Named Jesus, for reasons not difficult to guess, with Lee as his middle name because his dad loves Bruce Lee, Jesus Lee Fernandes arrived on Lisbon’s shores just out of high school and ultimately followed his passion for food. His restaurant is nondescript, has no signage and he hardly ever advertises. But as one of the leading art critics of Portugal, who was dining there when we happened to be at Jesus’ restaurant, said, “We know of Goa only though Jesus’ food, and my word, this is the best spicy stuff we have ever had. We are absolute regulars and we must visit your land.”
 ‘Jesus e Goes’ (literally,  Jesus is from Goa. Well, he sure is!) is behind Avenida de Liberdadade that runs from the Rossio square to Praca do Marques de Pombal, on Rua Sao Jorge. Frequent Goa visitors know the area well and those who know 'Jesus de Goes', identify it with the large motif of Lord Ganesha at the door and walls full of paintings of Gods from the Indian pantheon, intermingled with Catholic motifs.
But Goan food is clearly the religion here. Cooked out of the box with a mix of traditional Goan food, he has added a North Indian twist, making 'Jesus e Goes', a Goan restaurant with a pan-Indian flavour with dishes like shrimp curry with okra or the prawn and lamb samosas. And if you are missing Café Tato or Café Bhosle in Lisbon, Jesus has his bhaji puri and egg pao (called mini burger with poached eggs). What stands out though is the fish curry and the mutton xacuti. And a little bit of intelligence gathering from his colleagues in the restaurant revealed that his ‘haad maas’ (hot and spur spare ribs with a Goan flavour) and crab with coconut are the best in West Europe.
But he doesn’t leave it there. Unlike many Goan restaurants that have dessert because they have to have it, 'Jesus e Goes' goes miles to make dessert itself a reason to come to him. He does mini samosas with dates (yes, dates) and places them next to a blob of cinnamon ice-cream. When you bite a date samosa and then take a scoop of cinnamon ice cream, imagine the symphony of dates and cinnamon cooled by the ice cream. This is when you realise that flavours know no boundaries, no regions and states, and that a place can have an identity but borrow and fuse influences of the entire world. On Jesus’ palate and his plate, he welcomes ‘outsider’ flavours and yet offers such a warm Goan experience.

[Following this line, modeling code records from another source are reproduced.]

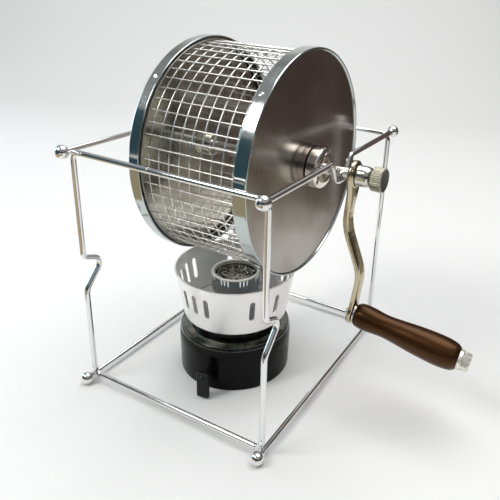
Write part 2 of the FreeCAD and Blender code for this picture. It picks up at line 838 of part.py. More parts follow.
# Windshield: spun aluminium cup with groups of upright slots
foot_in = shield_foot_d / 2
top_in = shield_top_d / 2
shield_outline = [
    (tube_r + 1.0, deck_z),
    (foot_in - 0.8, deck_z),
    (foot_in, deck_z + 0.8),
    (top_in, shield_top - shield_bead),
    (top_in + 0.5 * shield_bead, shield_top - 0.7 * shield_bead),
    (top_in + 0.5 * shield_bead, shield_top - 0.3 * shield_bead),
    (top_in, shield_top),
    (top_in - shield_t, shield_top),
    (top_in - shield_t, shield_top - shield_bead),
    (foot_in - shield_t, deck_z + shield_t + 0.4),
    (foot_in - shield_t - 0.4, deck_z + shield_t),
    (tube_r + 1.0, deck_z + shield_t),
]
windshield = turned(shield_outline, centre)
slots = []
for group in range(slot_groups):
    for slot in range(slots_in_group):
        angle = slot_group_angle + 360.0 * group / slot_groups
        angle += slot_step * (slot - (slots_in_group - 1) / 2)
        half = slot_h / 2 - slot_w / 2
        cutter = tangent_link(0, slot_z + half, slot_w / 2, 0, slot_z - half, slot_w / 2)
        cutter = cutter.extrude(X_AXIS * shield_top_d)
        cutter.rotate(Vector(0, 0, 0), Z_AXIS, angle)
        cutter.translate(centre)
        slots.append(cutter)
windshield = windshield.cut(slots)

shield_screws = []
for angle, x, y in ring_places(screw_count, neck_inside - shield_screw_in, 30.0):
    place = centre + Vector(x, y, deck_z + shield_t)
    shank = shield_t + deck_t + 2.0
    hole = cylinder(screw_d + 2 * press_gap, shank, place, Z_AXIS * -1)
    windshield = windshield.cut(hole)
    burner_base = burner_base.cut(hole)
    head = [
        (0, -shank),
        (screw_d / 2, -shank),
        (screw_d / 2, 0),
        (screw_head_d / 2, 0),
        (screw_head_d / 2 * 0.75, screw_head_h),
        (0, screw_head_h),
    ]
    shield_screws.append(turned(head, place))
parts["burner_base"] = burner_base
parts["windshield"] = windshield
parts["shield_screws"] = Part.makeCompound(shield_screws)

# Mixing tube stands on the windshield's floor and carries the head
flange_z = deck_z + shield_t
head_low = head_top - head_h
mixing = [
    (tube_r - tube_wall, deck_z - tube_drop),
    (tube_r, deck_z - tube_drop),
    (tube_r, flange_z),
    (tube_flange_d / 2, flange_z),
    (tube_flange_d / 2, flange_z + tube_flange),
    (tube_r, flange_z + tube_flange),
    (tube_r, head_low + head_wall + 1.0),
    (tube_r - tube_wall, head_low + head_wall + 1.0),
]
mixing_tube = turned(mixing, centre)
for angle, x, y in ring_places(4, 1.0, 45.0):
    place = at((flange_z + tube_flange + head_low) / 2)
    mixing_tube = mixing_tube.cut(cylinder(air_hole_d, tube_d, place, Vector(x, y, 0)))
parts["mixing_tube"] = mixing_tube

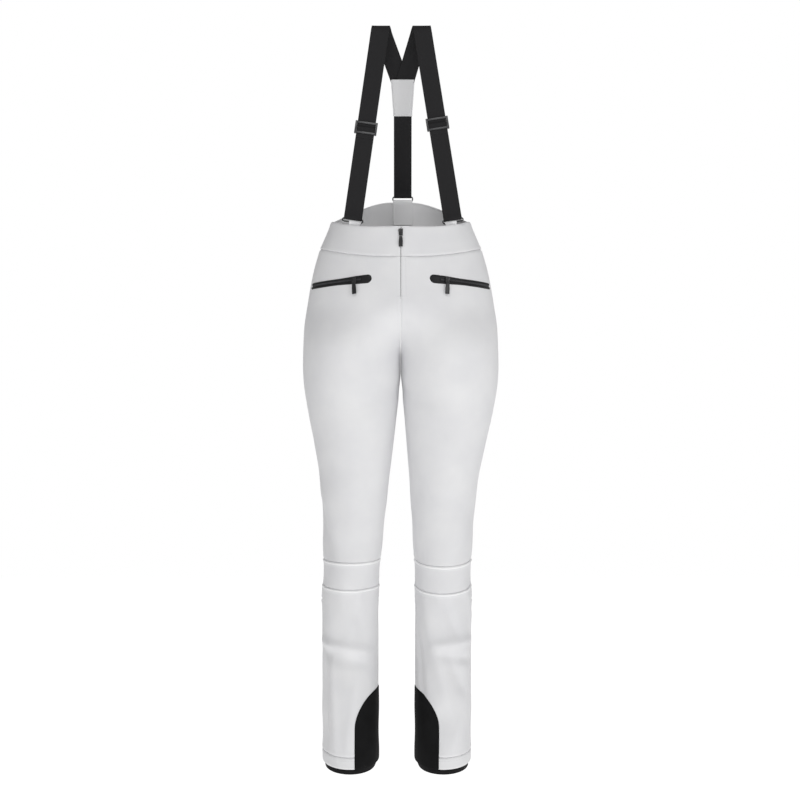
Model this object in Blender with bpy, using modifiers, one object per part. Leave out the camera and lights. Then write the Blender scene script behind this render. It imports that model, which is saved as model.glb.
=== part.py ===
"""Slim ski pants with suspenders: every cloth panel, zip part and strap as its own solid.

The frame's origin is in the middle of the waist opening. +Z is up, the front faces -Y and
the wearer's left is +X. Lengths are metres.
"""
import bpy
import bmesh
import math
from mathutils import Matrix, Vector

MM = 0.001

# driving dimensions of the cut
GAP = 0.15 * MM                 # half the clearance kept between two touching panels
CLOTH = 2.0 * MM                # bonded stretch cloth
BAND_CLOTH = 2.6 * MM           # waistband, faced on the inside
CROTCH_Z = -292 * MM
RISE_FRONT_Z = -152 * MM        # the centre front seam starts to turn under here
RISE_BACK_Z = -118 * MM
FLY_HALF_SLOT = 1.6 * MM
FLY_END_Z = -150 * MM
GUARD_TOP_Z = -890 * MM
GUARD_DROP = 75 * MM
SWAY = -7.7 * MM                # how far the lower legs hang to the wearer's right
FULLNESS = 0.5                  # fills the seat and belly where the two legs divide
LEG_COLUMNS = 9                 # facets from the inner seam to the side seam
GUARD_SPAN = 4 / LEG_COLUMNS    # the guard ends on one of the leg's facet lines

# z, outer half width, inner edge of the leg, depth in front and depth behind, in mm
FORM = [
    (70, 112, 0, 83, 86),
    (16, 131, 0, 88.5, 95),
    (-9, 140, 0, 92, 98),
    (-50, 157, 0, 97.2, 106),
    (-97, 170, 0, 103.2, 116),
    (-150, 179.5, 0, 110, 128),
    (-205, 187, 0, 113, 132),
    (-272, 189, 0, 107, 124),
    (-300, 187.8, 1.6, 101, 115),
    (-353, 180, 6.5, 91, 101),
    (-420, 166, 13, 83.5, 91),
    (-500, 151.5, 21, 74, 80),
    (-586, 145.3, 28, 66.5, 71),
    (-684, 142.6, 34.5, 63, 66),
    (-800, 143.5, 36, 62, 69),
    (-935, 143.5, 36, 70, 76),
    (-1062, 143.5, 35.5, 79, 84),
]

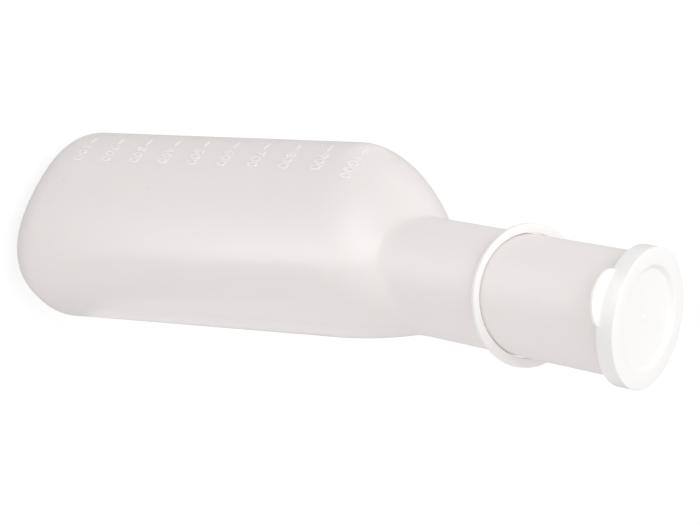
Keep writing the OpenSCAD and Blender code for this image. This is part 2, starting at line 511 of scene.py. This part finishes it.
def spun(bm, section):
    """Spins a closed section, given as (radius, height) pairs, a full turn round Z."""
    verts = [bm.verts.new((r, 0, z)) for r, z in section]
    pairs = zip(verts, verts[1:] + verts[:1])
    edges = [bm.edges.new((a, b)) for a, b in pairs if a.co.x > 0 or b.co.x > 0]
    bmesh.ops.spin(bm, geom=verts + edges, cent=(0, 0, 0), axis=(0, 0, 1), angle=math.tau,
                   steps=SPIN_STEPS, use_merge=True)
    bmesh.ops.remove_doubles(bm, verts=bm.verts, dist=WELD)


# %% Spin the lid and soften its edges
lid_r = 30 * MM
skirt_h = 6.3 * MM
lid_wall = 1.5 * MM
recess_r = 22.5 * MM
recess_depth = 1.8 * MM
recess_slope = 1.7 * MM
skirt_gap = 0.5 * MM         # between the bead and the skirt
rim_gap = 0.05 * MM          # between the mouth's rim and the lid
plug_wall = 0.8 * lid_wall
lid_edge_r = 0.5 * MM
skirt_in_r = bead_r + skirt_gap
lid_low = neck_l - skirt_h
lid_under = neck_l + rim_gap
lid_top = lid_under + lid_wall
recess_floor = lid_top - recess_depth
floor_r = recess_r - recess_slope
plug_r = recess_r + plug_wall
plug_low = recess_floor - plug_wall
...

To wash it all down, the tame would try buttermilk and lemon soda, but a grand finale, or even as a toast before the meal, what is a must is the drink, 'Gin à Jesus', a gin and tonic with basil, rosemary, fennel seeds and pink tonic water made from Indian peppers.
As the family finished a meal and walked into the rain, a smiling bearded Jesus bid us goodbye gracefully and we left feeling so glad that this young man had not just kept Goa alive but introduced our land in the best way he could to westerners - through Goan food.